On 4 September 2021, after having taken a step back from politics in 2017, Montebourg announced his candidacy in the 2022 presidential election from his home town of Clamecy, without going through a party primary election. Earlier in 2021 a new party was launched, L'Engagement. With the party lacking significant funds, only events were funded; instead of booking a hotel room after campaign events, he indicated staying over at supporters' houses.

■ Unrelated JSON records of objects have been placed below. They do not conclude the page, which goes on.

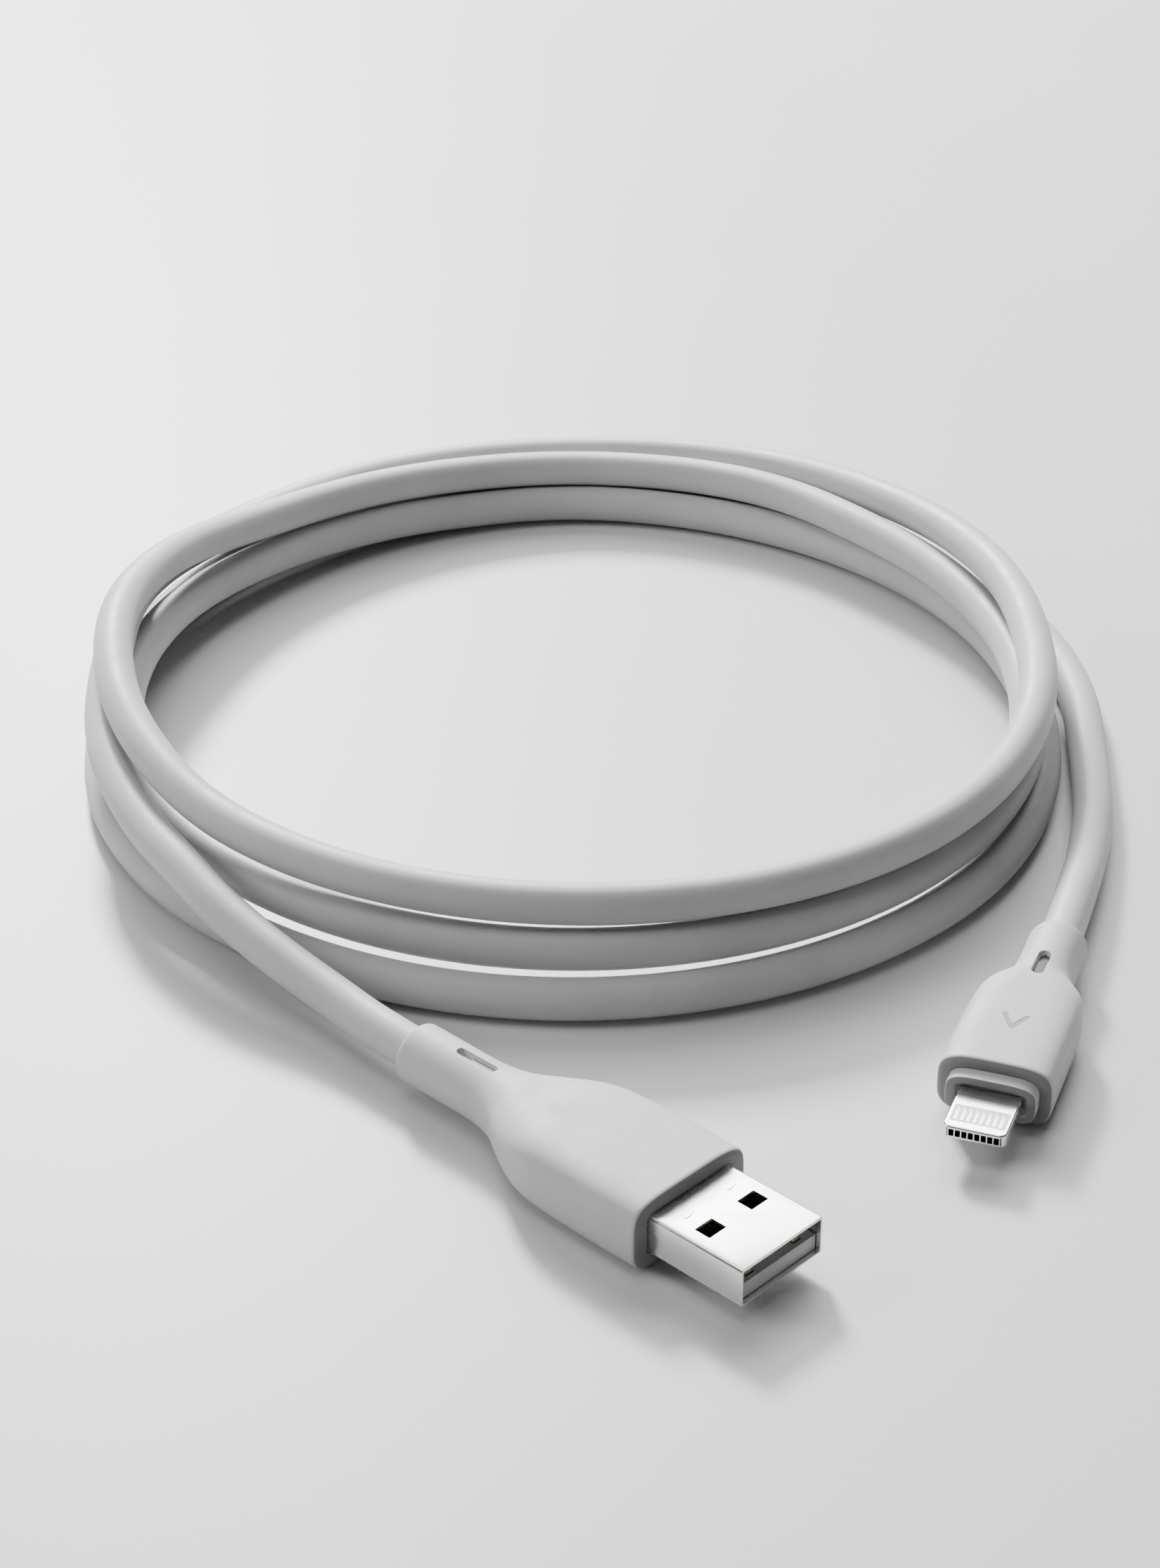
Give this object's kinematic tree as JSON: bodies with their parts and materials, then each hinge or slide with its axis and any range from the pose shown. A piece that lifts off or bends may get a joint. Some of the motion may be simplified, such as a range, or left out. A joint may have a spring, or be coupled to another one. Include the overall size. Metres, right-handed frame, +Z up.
{
  "type": "charging cable",
  "caption": "Loosely coiled light-grey charging cable with a type-A plug on one end and a small reversible phone plug on the other.",
  "frame": {"origin": "bottom centre of the box round the two connectors, on the surface they lie on", "axes": "+Z up from the surface, +Y from the connectors towards the coil's far side, +X to the right when seen from the connectors' side"},
  "size_m": [0.1255, 0.1814, 0.017],
  "materials": {
    "cable_jacket": "soft matte",
    "grip": "soft matte",
    "bright_metal": "bright satin nickel",
    "tinned_steel": "dull tinned",
    "contact_gold": "thin gold plating",
    "contact_silver": "thin silver-grey plating",
    "insulator": "moulded satin",
    "hard_white": "moulded satin",
    "board": "solder mask",
    "chip": "moulded",
    "capacitor": "ceramic",
    "wire_red": "insulation",
    "wire_white": "insulation",
    "wire_green": "insulation",
    "wire_black": "insulation"
  },
  "bodies": {
    "root": {"type_a_shell": "bright_metal", "type_a_tongue": "insulator", "type_a_contact_1": "contact_gold", "type_a_contact_2": "contact_gold", "type_a_contact_3": "contact_gold", "type_a_contact_4": "contact_gold", "type_a_rear_shield_upper": "tinned_steel", "type_a_rear_shield_lower": "tinned_steel", "type_a_inner_mould": "hard_white", "type_a_overmould": "grip", "type_a_cable_crimp": "tinned_steel", "type_a_wire_1": "wire_red", "type_a_wire_2": "wire_white", "type_a_wire_3": "wire_green", "type_a_wire_4": "wire_black", "phone_tab_frame": "bright_metal", "phone_contact_carrier": "hard_white", "phone_contact_1": "contact_silver", "phone_contact_2": "contact_silver", "phone_contact_3": "contact_silver", "phone_contact_4": "contact_silver", "phone_contact_5": "contact_silver", "phone_contact_6": "contact_silver", "phone_contact_7": "contact_silver", "phone_contact_8": "contact_silver", "phone_front_collar": "grip", "phone_circuit_board": "board", "phone_controller_chip": "chip", "phone_capacitor_1": "capacitor", "phone_capacitor_2": "capacitor", "phone_shield_can": "tinned_steel", "phone_overmould": "grip", "phone_cable_crimp": "tinned_steel", "phone_wire_1": "wire_red", "phone_wire_2": "wire_white", "phone_wire_3": "wire_green", "phone_wire_4": "wire_black", "type_a_side_cable": "cable_jacket", "cable_coil": "cable_jacket", "phone_side_cable": "cable_jacket"}
  },
  "joints": []
}
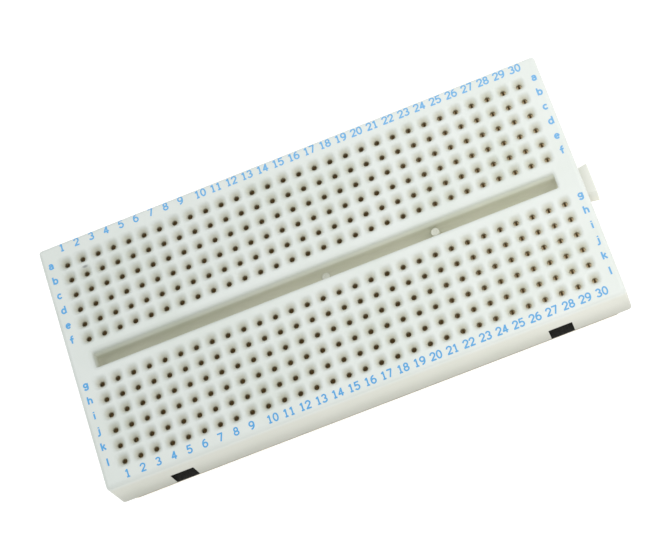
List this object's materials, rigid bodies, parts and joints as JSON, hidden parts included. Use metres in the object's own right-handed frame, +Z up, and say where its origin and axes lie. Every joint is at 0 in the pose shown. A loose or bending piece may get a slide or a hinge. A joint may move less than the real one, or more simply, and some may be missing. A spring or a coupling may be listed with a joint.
{
  "type": "solderless breadboard",
  "caption": "White solderless breadboard with two banks of square-funnel wire holes, a centre trough, spring contact clips, dovetail links and a foam backing with liner.",
  "frame": {"origin": "on the underside, below the middle of the hole grid", "axes": "+X along the columns from 1 to 30, +Y from row l at the front to row a at the back, +Z up out of the wire holes"},
  "size_m": [0.0825, 0.0417, 0.0085],
  "materials": {
    "white_plastic": "moulded, soft satin",
    "contact_metal": "plated spring strip",
    "black_foam": "closed-cell foam with adhesive on both faces",
    "liner_paper": "waxed paper"
  },
  "bodies": {
    "board": {"housing": "white_plastic", "foam_backing": "black_foam", "contact_clip_af_01": "contact_metal", "contact_clip_af_02": "contact_metal", "contact_clip_af_03": "contact_metal", "contact_clip_af_04": "contact_metal", "contact_clip_af_05": "contact_metal", "contact_clip_af_06": "contact_metal", "contact_clip_af_07": "contact_metal", "contact_clip_af_08": "contact_metal", "contact_clip_af_09": "contact_metal", "contact_clip_af_10": "contact_metal", "contact_clip_af_11": "contact_metal", "contact_clip_af_12": "contact_metal", "contact_clip_af_13": "contact_metal", "contact_clip_af_14": "contact_metal", "contact_clip_af_15": "contact_metal", "contact_clip_af_16": "contact_metal", "contact_clip_af_17": "contact_metal", "contact_clip_af_18": "contact_metal", "contact_clip_af_19": "contact_metal", "contact_clip_af_20": "contact_metal", "contact_clip_af_21": "contact_metal", "contact_clip_af_22": "contact_metal", "contact_clip_af_23": "contact_metal", "contact_clip_af_24": "contact_metal", "contact_clip_af_25": "contact_metal", "contact_clip_af_26": "contact_metal", "contact_clip_af_27": "contact_metal", "contact_clip_af_28": "contact_metal", "contact_clip_af_29": "contact_metal", "contact_clip_af_30": "contact_metal", "contact_clip_gl_01": "contact_metal", "contact_clip_gl_02": "contact_metal", "contact_clip_gl_03": "contact_metal", "contact_clip_gl_04": "contact_metal", "contact_clip_gl_05": "contact_metal", "contact_clip_gl_06": "contact_metal", "contact_clip_gl_07": "contact_metal", "contact_clip_gl_08": "contact_metal", "contact_clip_gl_09": "contact_metal", "contact_clip_gl_10": "contact_metal", "contact_clip_gl_11": "contact_metal", "contact_clip_gl_12": "contact_metal", "contact_clip_gl_13": "contact_metal", "contact_clip_gl_14": "contact_metal", "contact_clip_gl_15": "contact_metal", "contact_clip_gl_16": "contact_metal", "contact_clip_gl_17": "contact_metal", "contact_clip_gl_18": "contact_metal", "contact_clip_gl_19": "contact_metal", "contact_clip_gl_20": "contact_metal", "contact_clip_gl_21": "contact_metal", "contact_clip_gl_22": "contact_metal", "contact_clip_gl_23": "contact_metal", "contact_clip_gl_24": "contact_metal", "contact_clip_gl_25": "contact_metal", "contact_clip_gl_26": "contact_metal", "contact_clip_gl_27": "contact_metal"},
    "liner": {"release_liner": "liner_paper"}
  },
  "joints": [
    {"name": "liner_peel", "type": "slide", "parent": "board", "child": "liner", "axis": [1, 0, 0], "range_m": [0, 0.0806]}
  ]
}
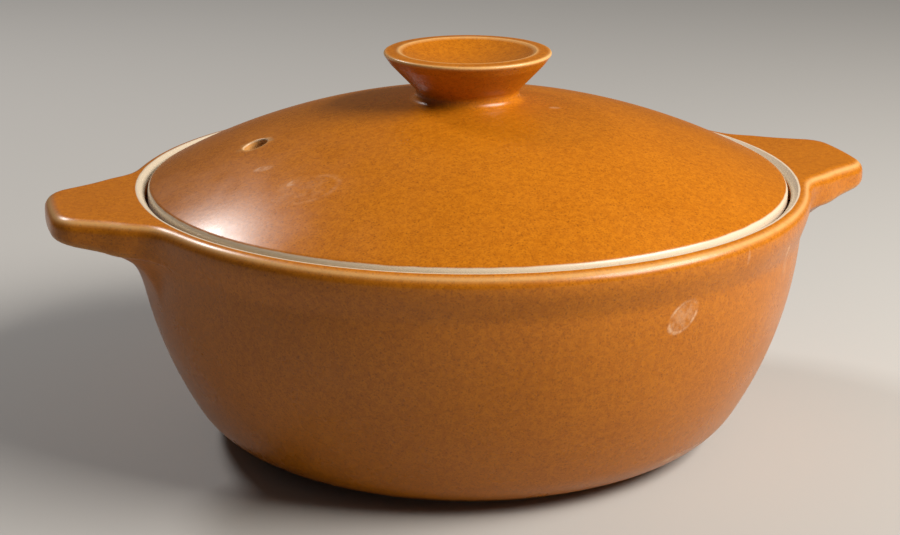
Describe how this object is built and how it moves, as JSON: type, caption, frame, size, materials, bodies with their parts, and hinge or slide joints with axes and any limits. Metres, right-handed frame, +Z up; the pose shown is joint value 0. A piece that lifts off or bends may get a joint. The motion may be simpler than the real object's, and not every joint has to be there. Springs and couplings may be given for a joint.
{
  "type": "covered vegetable dish",
  "caption": "Round stoneware dish with lug handles and a domed lid with a dished knob and a steam hole, for cooking and serving vegetables.",
  "frame": {"origin": "on the table, at the middle of the foot ring", "axes": "+Z up along the dish's axis, +X towards one handle; the steam hole is on the -X side"},
  "size_m": [0.277, 0.2262, 0.1275],
  "materials": {
    "dish_glaze": "satin brown glaze, cream inside",
    "lid_glaze": "satin brown glaze"
  },
  "bodies": {
    "root": {"dish": "dish_glaze", "lid": "lid_glaze"}
  },
  "joints": []
}
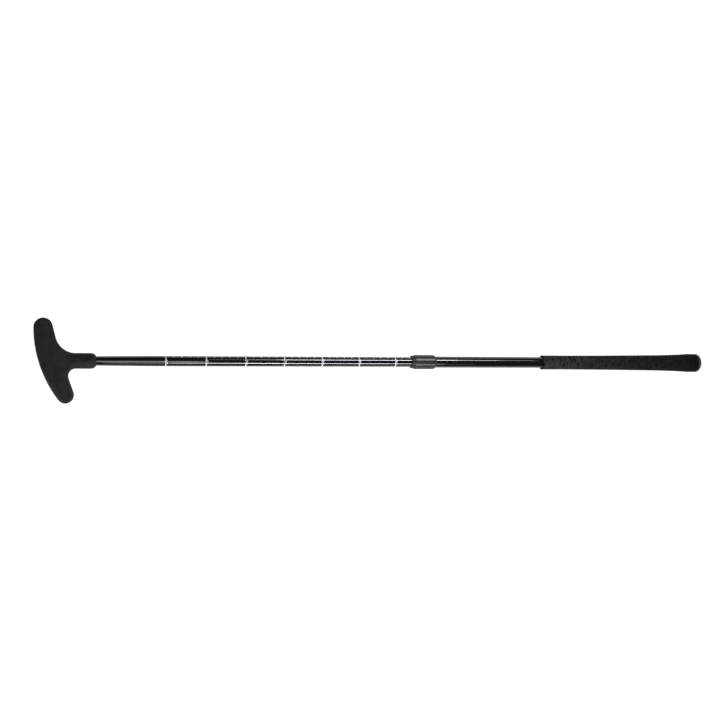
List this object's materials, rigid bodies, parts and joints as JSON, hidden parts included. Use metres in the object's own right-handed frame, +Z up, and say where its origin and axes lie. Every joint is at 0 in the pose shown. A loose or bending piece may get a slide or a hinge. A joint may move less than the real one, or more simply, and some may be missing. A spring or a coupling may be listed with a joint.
{
  "type": "telescopic two-way putter",
  "caption": "Telescopic two-way putter with a crescent rubber head, a twist-locking tubular shaft with a length scale, and a tapered rubber grip.",
  "frame": {"origin": "on the surface the club lies on, under the middle of its overall box at the shaft's resting length", "axes": "+X along the shaft from the head to the butt of the grip, +Y across the shaft in the plane of the head towards its longer arm, +Z up, square to the head's two hitting faces"},
  "size_m": [0.922, 0.1026, 0.026],
  "materials": {
    "head_rubber": "matt charcoal moulded rubber with a fine grain",
    "cast_core": "as-cast zinc alloy",
    "bright_steel": "zinc-plated steel",
    "shaft_lacquer": "high-gloss black lacquer on steel tube",
    "scale_ink": "thin silver-white printed ink",
    "nylon": "natural nylon",
    "ring_rubber": "soft black rubber",
    "bush_nylon": "black nylon",
    "collar_plastic": "satin charcoal moulded plastic",
    "tape": "double-sided paper tape",
    "grip_rubber": "matt charcoal rubber with fine cross ribs",
    "cap_rubber": "smooth black rubber"
  },
  "bodies": {
    "grip_section": {"upper_tube": "shaft_lacquer", "collar": "collar_plastic", "guide_bush": "bush_nylon", "grip_tape": "tape", "grip": "grip_rubber", "grip_cap": "cap_rubber"},
    "lock_carriage": {"expander_sleeve": "nylon", "retaining_ring": "ring_rubber"},
    "head_section": {"head_cover": "head_rubber", "head_core": "cast_core", "shaft_pin": "bright_steel", "lower_tube": "shaft_lacquer", "lock_plug": "nylon", "lock_screw": "bright_steel", "thrust_washer": "bright_steel", "stop_nut": "bright_steel"},
    "lock_wedge": {"wedge_nut": "nylon"}
  },
  "joints": [
    {"name": "telescope_slide", "type": "slide", "parent": "grip_section", "child": "lock_carriage", "axis": [1, 0, 0], "range_m": [-0.045, 0.32]},
    {"name": "twist_lock", "type": "hinge", "parent": "lock_carriage", "child": "head_section", "pos_m": [0.0941, 0, 0.013], "axis": [-1, 0, 0], "range_deg": [0, 180]},
    {"name": "wedge_travel", "type": "slide", "parent": "lock_carriage", "child": "lock_wedge", "axis": [1, 0, 0], "range_m": [0, 0.0004]}
  ],
  "couplings": [
    {"joint": "wedge_travel", "follows": "twist_lock", "m_per_rad": 0.00012732}
  ]
}
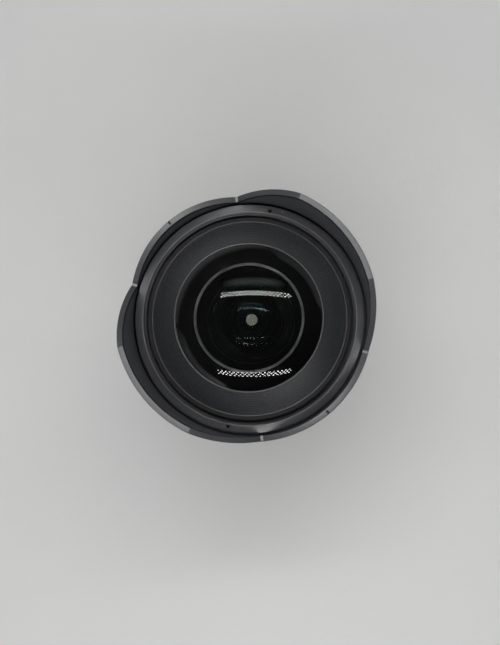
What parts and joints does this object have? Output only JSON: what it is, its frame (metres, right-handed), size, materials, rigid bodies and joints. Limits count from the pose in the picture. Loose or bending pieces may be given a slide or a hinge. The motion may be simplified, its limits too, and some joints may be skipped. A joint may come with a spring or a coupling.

His supporters included the Citizen and Republican Movement, founded by Jean-Pierre Chevènement, the former Socialist minister Laurence Rossignol, Socialist senators Mickaël Vallet and Jean-Claude Tissot, demographer Emmanuel Todd, economist Gaël Giraud, politologist Thomas Guénolé, and economist and entrepreneur Valentin Przyluski. He withdrew from the race on 20 January 2022, after failing to gain momentum. He did not endorse other candidates.

==Personal life==
Montebourg lived from 2010 to 2012 with journalist Audrey Pulvar and from 2014 until 2017 with fellow minister Aurélie Filippetti, with whom he has a daughter, Jeanne, born in September 2015.

In February 2015, Montebourg was called a hero for saving several fellow diners in the New York City brasserie Balthazar from serious injury by single-handedly holding up a large mirror which had fallen from the restaurant's wall.